English edit

Noun edit

midget golf (uncountable)

  1. (dated) Miniature golf.
    • 1930 May, Earl Sparling, “The Midget Golf Revolution”, in Vanity Fair, volume 34, number 4, page 70:
      Midget golf has reduced golf's perspective to half an acre, and what was lately a social privilege turns out to be a Rube Goldberg whimsy.
    • 1956 June, “Some people make money from golf”, in Kiplinger's Personal Finance, volume 10, number 6, page 17:
      "Midget" golf, a national passion 25 years ago, has been making an unspectacular but steady comeback.
    • 1963 December 6, Brenda Frazier, “I Was a Fad -- like Midge Golf”, in LIFE, volume 55, number 23:
      I was a fad that year — the way midget golf was once a fad, or flagpole sitting.
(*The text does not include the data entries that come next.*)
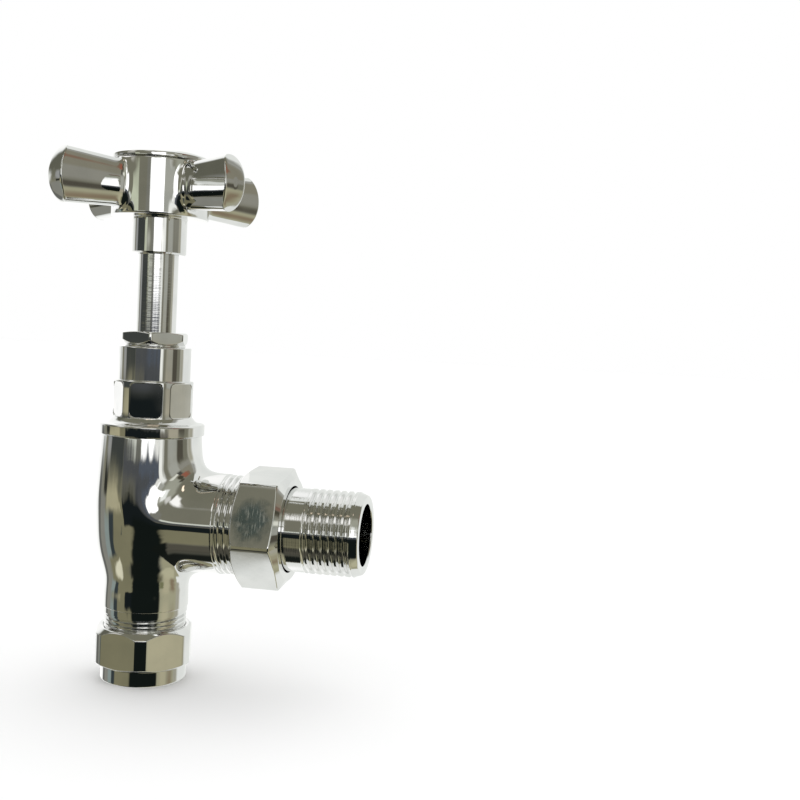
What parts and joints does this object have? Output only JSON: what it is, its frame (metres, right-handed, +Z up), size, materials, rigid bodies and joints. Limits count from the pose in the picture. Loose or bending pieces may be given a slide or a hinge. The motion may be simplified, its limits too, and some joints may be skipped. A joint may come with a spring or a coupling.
{
  "type": "angle radiator valve",
  "caption": "Angle radiator valve with cross-head handle on a rising spindle, threaded union tail to the side and compression inlet below.",
  "frame": {"origin": "on the valve axis, at the open mouth of the compression nut where the pipe goes in", "axes": "+Z up the valve axis to the handle, +X out along the union tail"},
  "size_m": [0.0829, 0.0528, 0.1335],
  "materials": {
    "chrome": "bright mirror chrome plate with a few fine scratches",
    "brass": "plain machined brass",
    "steel": "bright zinc-plated steel",
    "rubber": "matte black rubber",
    "packing": "soft white packing",
    "fibre": "red fibre sealing ring"
  },
  "bodies": {
    "valve_body": {"body": "chrome", "seat_ring": "brass", "bonnet": "chrome", "bonnet_washer": "fibre", "gland_nut": "chrome", "gland_follower": "brass", "packing_rings": "packing", "packing_washer": "brass"},
    "jumper_set": {"jumper": "brass", "seat_washer": "rubber", "washer_nut": "brass"},
    "handle_set": {"spindle": "chrome", "handle_cross": "chrome", "handle_screw": "steel", "screw_washer": "steel", "handle_cap": "chrome", "cap_ring": "rubber"},
    "tail_set": {"tailpiece": "chrome", "union_seal": "rubber"},
    "union_nut_set": {"union_nut": "chrome"},
    "olive_set": {"olive": "brass"},
    "compression_nut_set": {"compression_nut": "chrome"}
  },
  "joints": [
    {"name": "spindle_lift", "type": "slide", "parent": "valve_body", "child": "jumper_set", "axis": [0, 0, 1], "range_m": [0, 0.0045]},
    {"name": "handle_turn", "type": "hinge", "parent": "jumper_set", "child": "handle_set", "pos_m": [0, 0, 0.1236], "axis": [0, 0, 1], "range_deg": [0, 1081]},
    {"name": "tail_draw", "type": "slide", "parent": "valve_body", "child": "tail_set", "axis": [1, 0, 0], "range_m": [0, 0.004]},
    {"name": "union_nut_turn", "type": "hinge", "parent": "tail_set", "child": "union_nut_set", "pos_m": [0.03, 0, 0.0408], "axis": [1, 0, 0], "range_deg": [0, 961]},
    {"name": "olive_drop", "type": "slide", "parent": "valve_body", "child": "olive_set", "axis": [0, 0, -1], "range_m": [0, 0.00544]},
    {"name": "compression_nut_turn", "type": "hinge", "parent": "olive_set", "child": "compression_nut_set", "pos_m": [0, 0, 0.007], "axis": [0, 0, -1], "range_deg": [0, 1081]}
  ],
  "couplings": [
    {"joint": "handle_turn", "follows": "spindle_lift", "rad_per_m": 4188.8},
    {"joint": "union_nut_turn", "follows": "tail_draw", "rad_per_m": 4188.8},
    {"joint": "compression_nut_turn", "follows": "olive_drop", "rad_per_m": 3463.7}
  ]
}
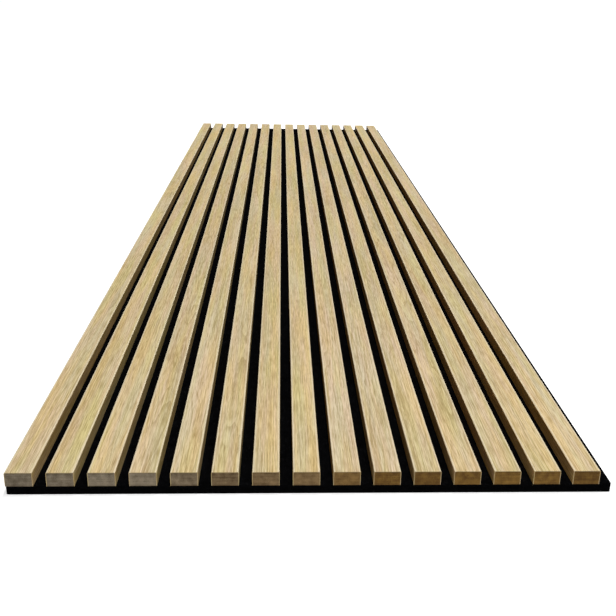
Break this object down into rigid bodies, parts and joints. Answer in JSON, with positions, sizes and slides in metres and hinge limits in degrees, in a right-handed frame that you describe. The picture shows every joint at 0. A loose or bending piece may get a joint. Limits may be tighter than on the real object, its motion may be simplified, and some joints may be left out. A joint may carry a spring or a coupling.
{
  "type": "acoustic slat wall panel",
  "caption": "Wall panel of parallel oak-veneered fibreboard slats, glued and stapled to a black felt board that absorbs sound. A bare felt lip sets the gap to the next panel.",
  "frame": {"origin": "middle of the felt's back face, which goes against the wall", "axes": "+X across the slats towards the bare felt lip, +Y along the slats, +Z out of the wall, from the felt to the slats' faces"},
  "size_m": [0.6, 2.4, 0.024],
  "materials": {
    "felt": "pressed polyester felt, black, matt",
    "fibreboard": "saw-cut medium-density fibreboard, brown",
    "oak_veneer": "light oak veneer, fine straight grain, matt lacquer",
    "staple_wire": "bright galvanised wire"
  },
  "bodies": {
    "root": {"felt_backing": "felt", "slat_core_01": "fibreboard", "slat_core_02": "fibreboard", "slat_core_03": "fibreboard", "slat_core_04": "fibreboard", "slat_core_05": "fibreboard", "slat_core_06": "fibreboard", "slat_core_07": "fibreboard", "slat_core_08": "fibreboard", "slat_core_09": "fibreboard", "slat_core_10": "fibreboard", "slat_core_11": "fibreboard", "slat_core_12": "fibreboard", "slat_core_13": "fibreboard", "slat_core_14": "fibreboard", "slat_core_15": "fibreboard", "slat_veneer_01": "oak_veneer", "slat_veneer_02": "oak_veneer", "slat_veneer_03": "oak_veneer", "slat_veneer_04": "oak_veneer", "slat_veneer_05": "oak_veneer", "slat_veneer_06": "oak_veneer", "slat_veneer_07": "oak_veneer", "slat_veneer_08": "oak_veneer", "slat_veneer_09": "oak_veneer", "slat_veneer_10": "oak_veneer", "slat_veneer_11": "oak_veneer", "slat_veneer_12": "oak_veneer", "slat_veneer_13": "oak_veneer", "slat_veneer_14": "oak_veneer", "slat_veneer_15": "oak_veneer", "staples": "staple_wire"}
  },
  "joints": []
}
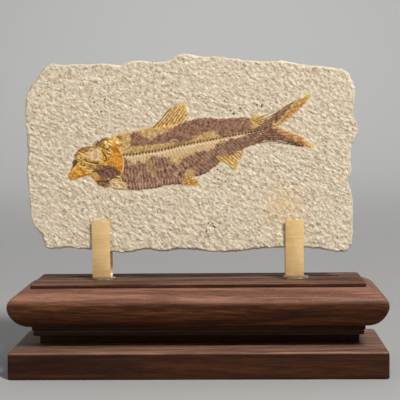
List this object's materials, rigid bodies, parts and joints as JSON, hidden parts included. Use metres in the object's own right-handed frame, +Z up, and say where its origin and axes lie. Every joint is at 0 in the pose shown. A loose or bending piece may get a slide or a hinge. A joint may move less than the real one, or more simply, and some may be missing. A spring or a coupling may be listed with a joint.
{
  "type": "fossil fish slab",
  "caption": "Small fossil fish in an irregular limestone plate, held upright by brass spring clips on a stepped, moulded hardwood display stand.",
  "frame": {"origin": "centre of the stand's underside", "axes": "+X along the stand, to the right as the fossil is looked at; the fossil faces -Y; +Z up"},
  "size_m": [0.168, 0.056, 0.1431],
  "materials": {
    "limestone": "matt, chiselled limestone with a brown and ochre fossil",
    "dark_wood": "dark reddish-brown hardwood, satin lacquer",
    "moulded_wood": "reddish-brown hardwood, satin lacquer",
    "brass": "brushed along the strip's width",
    "adhesive": "clear, slightly milky set adhesive"
  },
  "bodies": {
    "root": {"fossil_slab": "limestone", "plinth": "dark_wood", "neck_core": "dark_wood", "neck_moulding": "dark_wood", "moulded_board": "moulded_wood", "top_board": "moulded_wood", "clip_left": "brass", "clip_right": "brass", "adhesive_left": "adhesive", "adhesive_right": "adhesive"}
  },
  "joints": []
}
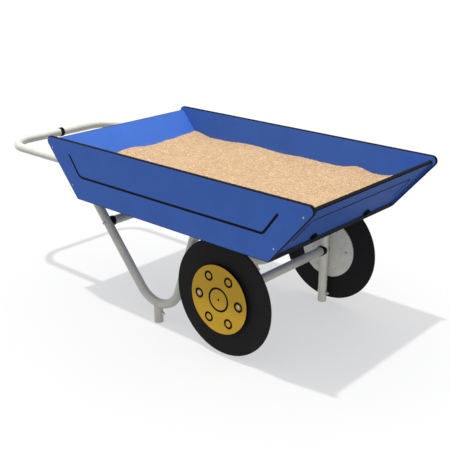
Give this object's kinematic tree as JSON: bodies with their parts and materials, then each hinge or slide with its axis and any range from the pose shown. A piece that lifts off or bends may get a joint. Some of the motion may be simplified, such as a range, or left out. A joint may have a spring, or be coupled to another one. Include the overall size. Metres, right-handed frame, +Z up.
{
  "type": "sand play cart",
  "caption": "Playground sand cart: sheet tray full of sand on a bent tube frame with a looped handle, fixed feet and two turning disc wheels.",
  "frame": {"origin": "on the ground, under the middle of the whole cart's length and width", "axes": "+X towards the nose of the tray, away from the handle; +Y to the left of someone at the handle; +Z up"},
  "size_m": [2.3514, 1.032, 0.915],
  "materials": {
    "blue_sheet": "fine satin texture, black core showing on edges and in grooves",
    "sand": "fine dry play sand",
    "zinc_steel": "zinc plated",
    "stainless": "satin stainless",
    "cap_plastic": "moulded cap",
    "black_rubber": "matt",
    "white_tube": "powder coated, satin",
    "black_plastic": "moulded",
    "black_sheet": "fine satin texture",
    "yellow_sheet": "fine satin texture, black core showing in grooves",
    "grey_sheet": "fine satin texture",
    "bush_plastic": "self-lubricating"
  },
  "bodies": {
    "root": {"side_panel_left": "blue_sheet", "side_panel_right": "blue_sheet", "front_panel": "blue_sheet", "rear_panel": "blue_sheet", "floor_panel": "blue_sheet", "sand_fill": "sand", "floor_angle_left": "zinc_steel", "floor_angle_right": "zinc_steel", "leg_spigots": "zinc_steel", "handle_spigot": "zinc_steel", "foot_sleeves": "zinc_steel", "front_inserts": "zinc_steel", "rear_inserts": "zinc_steel", "floor_angle_screws": "stainless", "end_panel_screws": "stainless", "bumper_screws": "stainless", "tray_bolts": "stainless", "tray_nuts": "stainless", "rear_panel_bolts": "stainless", "rear_panel_nuts": "stainless", "rear_cross_bolts": "stainless", "foot_bolts": "stainless", "foot_nuts": "stainless", "wheel_axles": "stainless", "axle_spacers": "stainless", "axle_washers": "stainless", "axle_nuts": "stainless", "screw_caps": "cap_plastic", "front_bumpers": "black_rubber", "handle_tube_left": "white_tube", "handle_tube_right": "white_tube", "leg_tube_left": "white_tube", "leg_tube_right": "white_tube", "front_post_left": "white_tube", "front_post_right": "white_tube", "rear_foot_left": "white_tube", "rear_foot_right": "white_tube", "front_cross_tube": "white_tube", "rear_cross_tube": "white_tube", "handle_joiner": "black_plastic", "front_saddles": "black_plastic", "rear_saddles": "black_plastic", "run_caps": "black_plastic", "rear_panel_spacers": "black_plastic"},
    "wheel_left": {"wheel_bolts_left": "stainless", "wheel_nuts_left": "stainless", "wheel_screws_left": "stainless", "tyre_disc_left": "black_sheet", "spacer_disc_left": "black_sheet", "hub_disc_left": "yellow_sheet", "inner_disc_left": "grey_sheet", "wheel_bush_left": "bush_plastic"},
    "wheel_right": {"wheel_bolts_right": "stainless", "wheel_nuts_right": "stainless", "wheel_screws_right": "stainless", "tyre_disc_right": "black_sheet", "spacer_disc_right": "black_sheet", "hub_disc_right": "yellow_sheet", "inner_disc_right": "grey_sheet", "wheel_bush_right": "bush_plastic"}
  },
  "joints": [
    {"name": "wheel_left_spin", "type": "hinge", "parent": "root", "child": "wheel_left", "pos_m": [0.61412, 0.44, 0.3077], "axis": [0, 1, 0], "continuous": true},
    {"name": "wheel_right_spin", "type": "hinge", "parent": "root", "child": "wheel_right", "pos_m": [0.61412, -0.44, 0.3077], "axis": [0, 1, 0], "continuous": true}
  ]
}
    • 2001, Dale Samuelson, Wendy Yegoiants, The American Amusement Park, →ISBN:
      This garden-turned-golf-course, named Thistle Dhu, was not only the first midget golf course to contain all the pleasurable elements of the real game, but may have also been the reason early miniature golf was referred to as garden golf.
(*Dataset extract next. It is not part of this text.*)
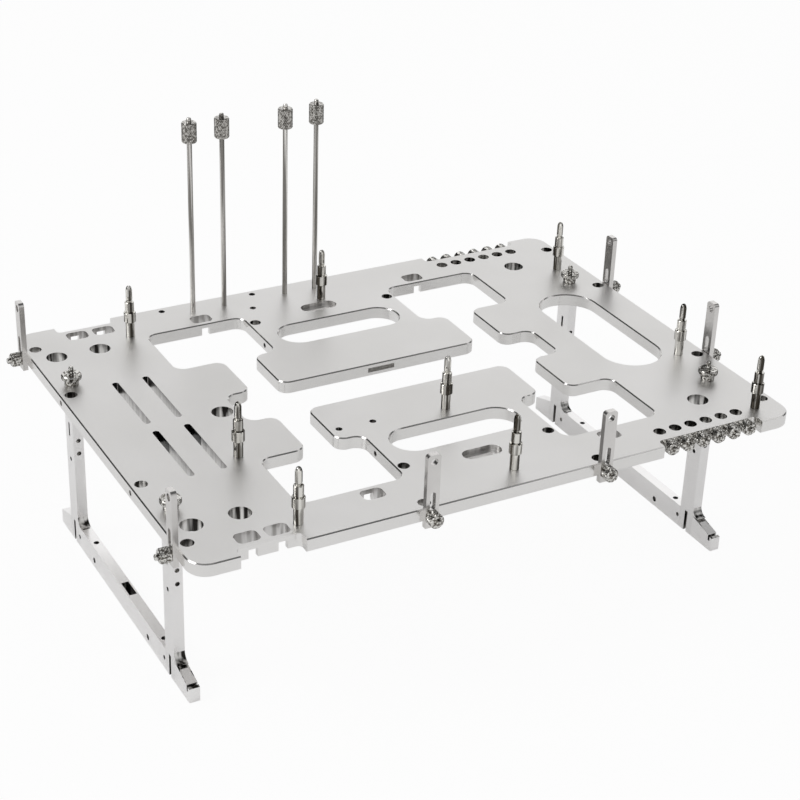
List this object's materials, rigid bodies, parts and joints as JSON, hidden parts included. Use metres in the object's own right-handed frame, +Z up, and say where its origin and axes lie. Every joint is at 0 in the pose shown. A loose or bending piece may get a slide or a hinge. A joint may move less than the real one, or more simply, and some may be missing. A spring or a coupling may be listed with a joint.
{
  "type": "open air test bench",
  "caption": "Silver aluminium open-air test bench for a desktop board, on two low leg frames, with standoffs, card rods, side posts and spare thumb screws.",
  "frame": {"origin": "on the floor, under the middle of the overall box", "axes": "+Z up, +X to the right, +Y to the back, where the card rods stand"},
  "size_m": [0.382, 0.2824, 0.2245],
  "materials": {
    "aluminium": "satin",
    "steel": "polished"
  },
  "bodies": {
    "root": {"tray_plate": "aluminium", "left_foot_rail": "aluminium", "right_foot_rail": "aluminium", "left_rear_leg_post": "aluminium", "left_rear_leg_screw": "steel", "left_front_leg_post": "aluminium", "left_front_leg_screw": "steel", "right_rear_leg_post": "aluminium", "right_rear_leg_screw": "steel", "right_front_leg_post": "aluminium", "right_front_leg_screw": "steel", "standoff_left_rear": "steel", "standoff_left_middle": "steel", "standoff_left_front": "steel", "standoff_centre_rear": "steel", "standoff_centre_middle": "steel", "standoff_centre_front": "steel", "standoff_right_rear": "steel", "standoff_right_middle": "steel", "standoff_right_front": "steel", "side_post_left_rear": "aluminium", "side_post_screw_left_rear": "steel", "side_post_left_front": "aluminium", "side_post_screw_left_front": "steel", "side_post_front_left": "aluminium", "side_post_screw_front_left": "steel", "side_post_front_right": "aluminium", "side_post_screw_front_right": "steel", "side_post_right_front": "aluminium", "side_post_screw_right_front": "steel", "side_post_right_rear": "aluminium", "side_post_screw_right_rear": "steel", "card_rod_1": "steel", "card_rod_nut_1": "steel", "card_rod_2": "steel", "card_rod_nut_2": "steel", "card_rod_3": "steel", "card_rod_nut_3": "steel", "card_rod_4": "steel", "card_rod_nut_4": "steel", "spare_screw_front_1": "steel", "spare_screw_front_2": "steel", "spare_screw_front_3": "steel", "spare_screw_front_4": "steel", "spare_screw_front_5": "steel", "spare_screw_front_6": "steel", "spare_screw_back_1": "steel", "spare_screw_back_2": "steel", "spare_screw_back_3": "steel", "spare_screw_back_4": "steel", "spare_screw_back_5": "steel", "spare_screw_back_6": "steel"}
  },
  "joints": []
}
    • 2010, Paul Donnelley, Firsts, Lasts & Onlys of Golf, →ISBN:
      The first miniature golf course was laid out on the summit of Lookout Mountain. It was an 18-hole course complete with doglegs, sand traps and water hazards and was the brainchild of hotelier John Garnet Carter, who patented the name Tom Thumb, the name of a midget golf system.